[Terrapreta] Black soil

MFH mfh01 at bigpond.net.au
Wed Jun 4 03:49:56 CDT 2008


Richard - no, not parallel at all.

 

I did have some analysis data from the pumice layer after the '94 eruption -
will try and locate. However, we wanted to prove that it didn't need 10
years for some vegetation recovery on this material. Our first demo site was
within a kilometre of one of the volcanos which blew, and some 3 months
after it had quietened down.

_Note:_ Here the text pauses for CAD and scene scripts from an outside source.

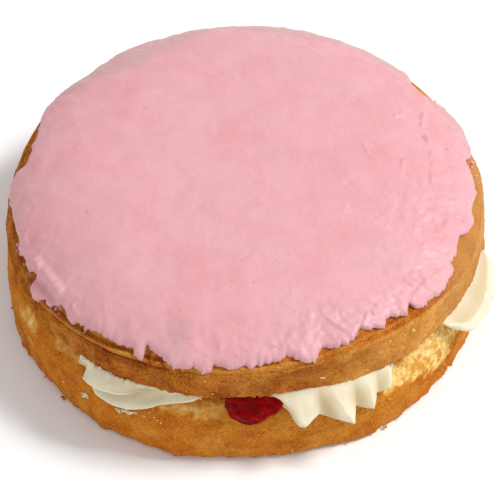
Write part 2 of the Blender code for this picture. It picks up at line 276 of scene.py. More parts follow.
def near_line(x, y, points):
    """Distance from (x, y) to a line of points, and the share of the line at the nearest place."""
    best = np.full(np.shape(x), 1e9)
    share = np.zeros(np.shape(x))
    count = len(points) - 1
    for i in range(count):
        ax, ay = points[i]
        bx, by = points[i + 1]
        length = (bx - ax) ** 2 + (by - ay) ** 2
        t = np.clip(((x - ax) * (bx - ax) + (y - ay) * (by - ay)) / length, 0.0, 1.0)
        far = np.hypot(x - ax - t * (bx - ax), y - ay - t * (by - ay))
        share = np.where(far < best, (i + t) / count, share)
        best = np.minimum(best, far)
    return best, share


# Shapes that the CAD solids have


def lower_radius(deg):
    return LOWER_RADIUS + around(deg, FOOT_WANDER)


def lower_top(r, deg):
    """Height of the lower sponge's top: flat, with a big rounded shoulder."""
    edge = lower_radius(deg)
    return LOWER_HEIGHT - SHOULDER_DROP * (1.0 - quarter((r - SHOULDER_START) / (edge - SHOULDER_START)))


def dome(r, deg):
    """Height of the upper sponge's top, from its middle down to the crease."""
    crease = around(deg, CREASE_HEIGHT)
    t = np.clip(r / DOME_RADIUS, 0.0, 1.0)
    return crease + (DOME_HEIGHT - crease) * np.clip(1.0 - t ** DOME_POWER, 0.0, 1.0) ** DOME_SWELL


def dome_offset(r, deg, away):
    """A point that lies a distance away from the dome, along its normal. Past the crease it runs down."""
    step = 0.05
    near = np.minimum(r, DOME_RADIUS - 0.3)
    slope = (dome(near + step, deg) - dome(near - step, deg)) / (2.0 * step)
    length = np.sqrt(1.0 + slope ** 2)
    past = 1.6 * (r - near)
    return near + (past - away * slope) / length, dome(near, deg) + (past * slope + away) / length


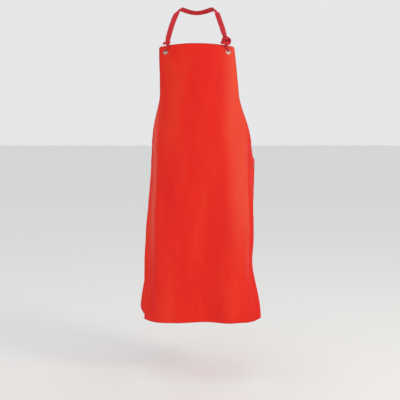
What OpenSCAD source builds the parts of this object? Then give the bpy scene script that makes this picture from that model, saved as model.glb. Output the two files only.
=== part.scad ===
// Butcher's bib apron with a knotted neck tape, worn and hanging, in millimetres.
// The origin is where the neck tape lies on the wearer's nape.
// The wearer faces -Y, +X is to the right of someone who faces the wearer, and +Z is up.

/* [Cloth] */
// Length of the cut from the bib's top edge to the hem
apron_length = 1150; // [1130:5:1180]
// Width of the cut along the bib's top edge
bib_width = 328; // [310:2:340]
// Width of the cut where the armhole curves begin
bib_base_width = 352; // [344:2:370]
// Width of the cut from the waist corners to the hem
skirt_width = 900; // [880:5:910]
// Distance from the top edge down to where the armhole curves begin
bib_side = 205; // [190:5:220]
// Distance from the top edge down to the waist corners
waist_drop = 490; // [480:5:500]
// Radius of the bib's top corners
top_corner_r = 8; // [4:1:12]
// Radius of the hem's corners
hem_corner_r = 25; // [15:1:40]
// Thickness of the coated cloth
cloth_t = 1; // [0.8:0.1:1.2]

/* [Eyelets] */
// Bore through an eyelet's barrel
eyelet_bore = 11; // [9:0.5:12]
// Outer diameter of an eyelet's flange and washer
eyelet_od = 22; // [20:0.5:24]
// Distance of a bib eyelet's centre from the bib's side edge
bib_eyelet_side = 30; // [28:1:34]
// Distance of a bib eyelet's centre from the bib's top edge
bib_eyelet_top = 27; // [25:1:30]
// Distance of a waist eyelet's centre from the skirt's side edge
waist_eyelet_side = 28; // [26:1:34]
// Distance of a waist eyelet's centre below the waist corner
waist_eyelet_drop = 28; // [26:1:34]

/* [Patches] */
// Side of the square patch behind an eyelet
patch_side = 46; // [40:2:48]
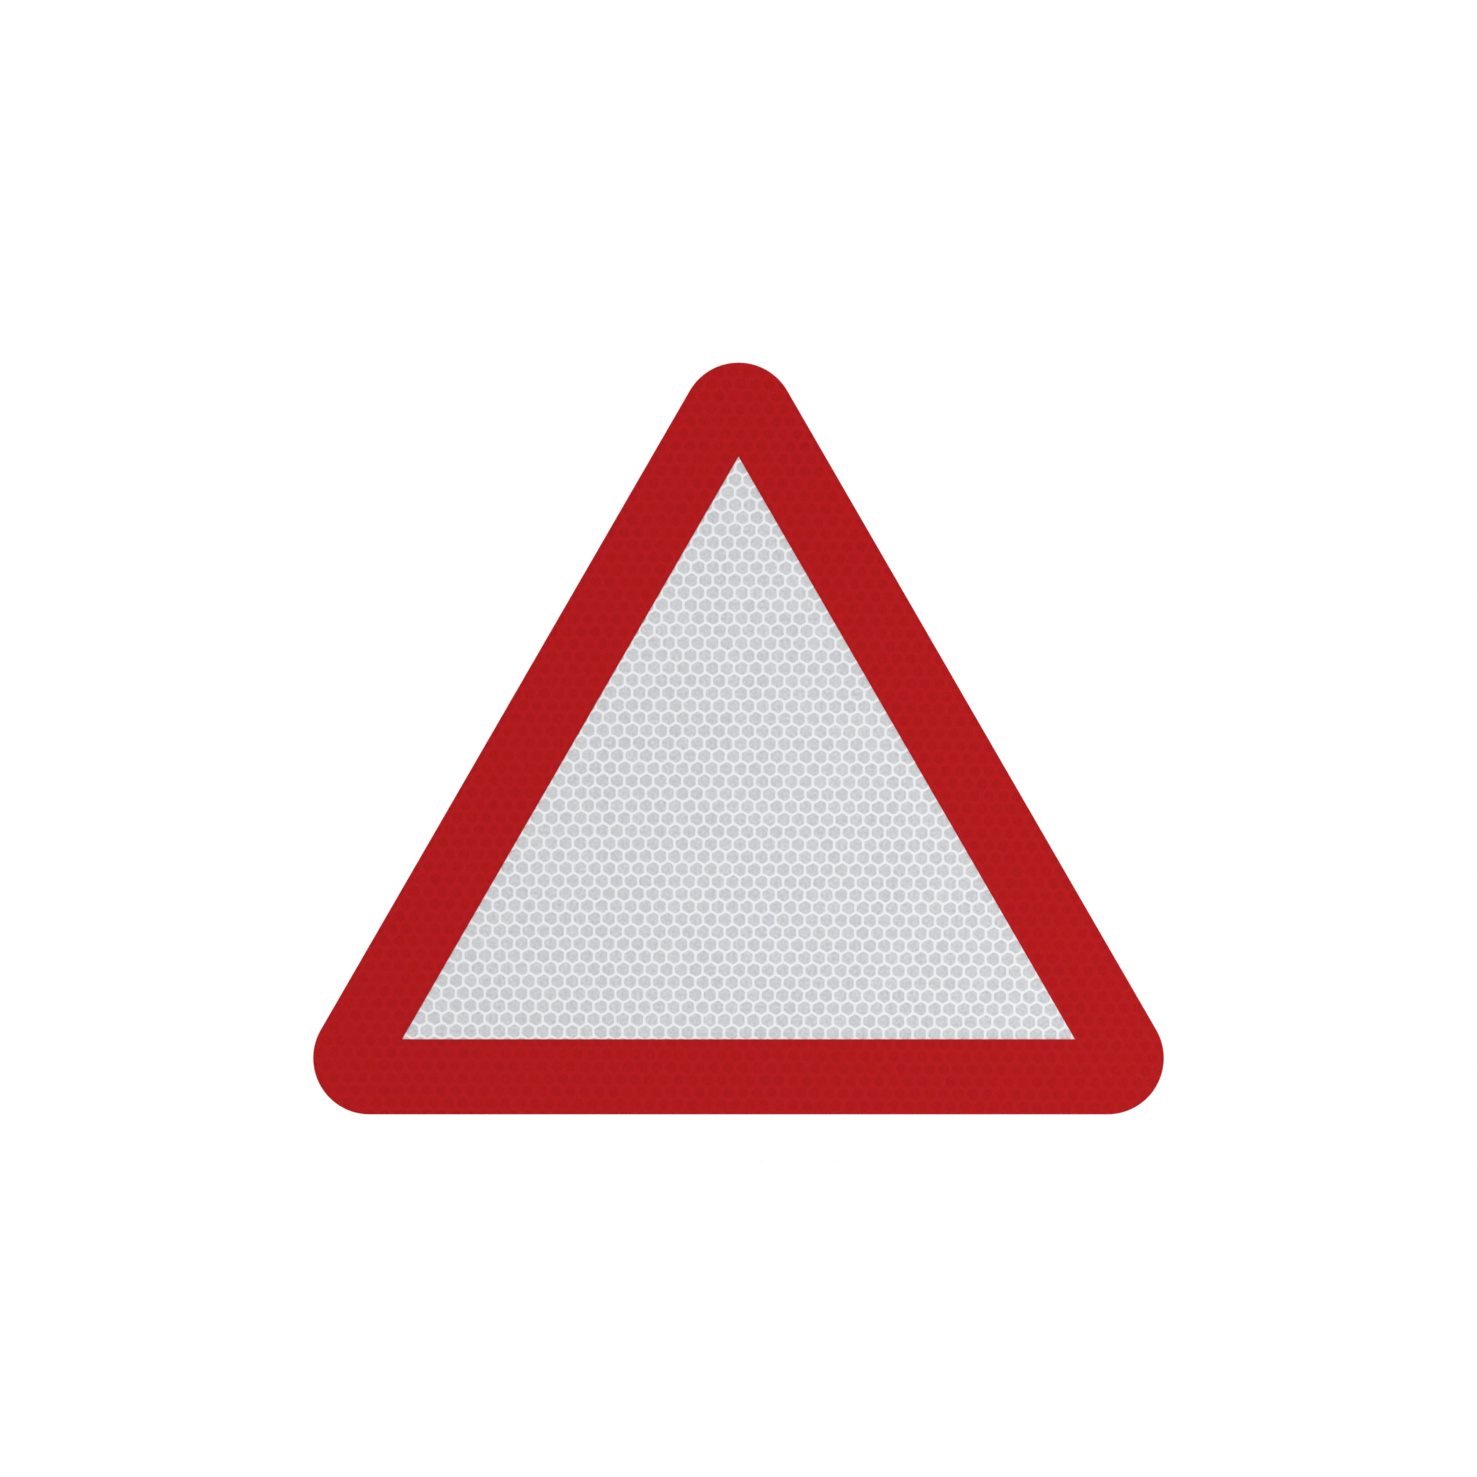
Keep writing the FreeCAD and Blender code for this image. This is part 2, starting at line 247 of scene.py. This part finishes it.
redFilm = {
    **bothFilms,
    "pitch": 0.0114515,
    "cellAt": (-0.00085, -0.07450),
    "sealWidth": 0.0032,
    "roundness": 7.0,
    "cornerTurn": math.radians(15),
    "softness": 0.00050,
    "raggedness": 0.11,
    "raggedSize": 0.0018,
    "coolCell": linear(172.5, 15, 21.4),
    "warmCell": linear(173.5, 17, 17.6),
    "sealColour": linear(178.5, 19, 24),
    "toneSpread": 0.034,
    "mottle": 0.30,
}
rowGap = math.sqrt(3) / 2  # between rows, in pitches
cellWays = np.radians([0.0, 60.0, 120.0])  # across the three pairs of a cell's sides
hexCorners = np.radians(30 + 60 * np.arange(6))
cornerGrid = 20  # steps to a pitch, on which the corners that tiles share fall together
sheetDepth = 0.0014  # of a honeycomb before it is cut to a film's thickness
knifeClear = 0.001  # how far a cutter goes past the face that it cuts through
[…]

We chose a legume called Glyricidia sepium,
which is used extensively as a shade for cocoa during the seedling stages.
Grows rapidly, produces a canopy early, sheds masses of leaves as mulch,
puts N into the soil and is easy to propagate under these conditions - like
leave a cut branch lying on the ground and it will shoot.

 

Normally its planted by thrusting a sharpened stake about 1m long and 25mm+
diam into the soil. Simple as that. However for the reclamation project we
dug holes about 150mm deep and filled with soil we had taken from the source
of the Glyricidia stakes. This gave growth rates in excess of 2:1 as
compared to the control sites without added soil. At spacings of 2m and rows
of 3m, a canopy formed within 6 months.

 

The amount of soil added wasn't sufficient in its own right to account for
the added vigour. Assumption is that along with the nutrients in the soil we
added were all the little critters that aided a breakdown of the pumice. I'm
only sorry that I didn't know about char then. But there are some
similarities between char and pumice in respect of pores and surface areas,
and also in respect of not sinking. Pumice floated on Rabaul Harbour for
over a year, and apparently there were rafts of pumice in the Pacific for 10
years after Krakatoa. Many orchidists prefer pumice to charcoal.

 

Max H

 

 

 

 

  _____  

From: Richard Haard [mailto:richrd at nas.com] 
Sent: Wednesday, 4 June 2008 2:00 PM
To: MFH
Cc: 'Kevin Chisholm'; 'Philip Small'; 'Terrapreta'
Subject: Re: [Terrapreta] Black soil

 

Very interesting story Max, thank you

 

Have you done a mineral nutrient profile of the pumice parent material? 

 

I'm not a soil scientist but what I understand is the Amazon Oxysols  are
highly weathered, leached iron rich soils. Organic matter does not
accumulate and nutrients are easily lost by means of leaching. In natural
vegetation it is only biomass capture that retains these nutrients,
recycling as leaves fall during the dry season.

 

Are you certain this is a parallel situation?

 

Rich

On Jun 3, 2008, at 8:27 PM, MFH wrote:





There must be areas of the Amazon with a similar climate, and with similar
inert base soils. It seems that the Amazonians chose to improve their soils
by adding char whereas the PNG's basically let nature take its course.
Irrespective they both had an apparent understanding of the benefits of
living soil, a fact that seems to have escaped many industrial farmers.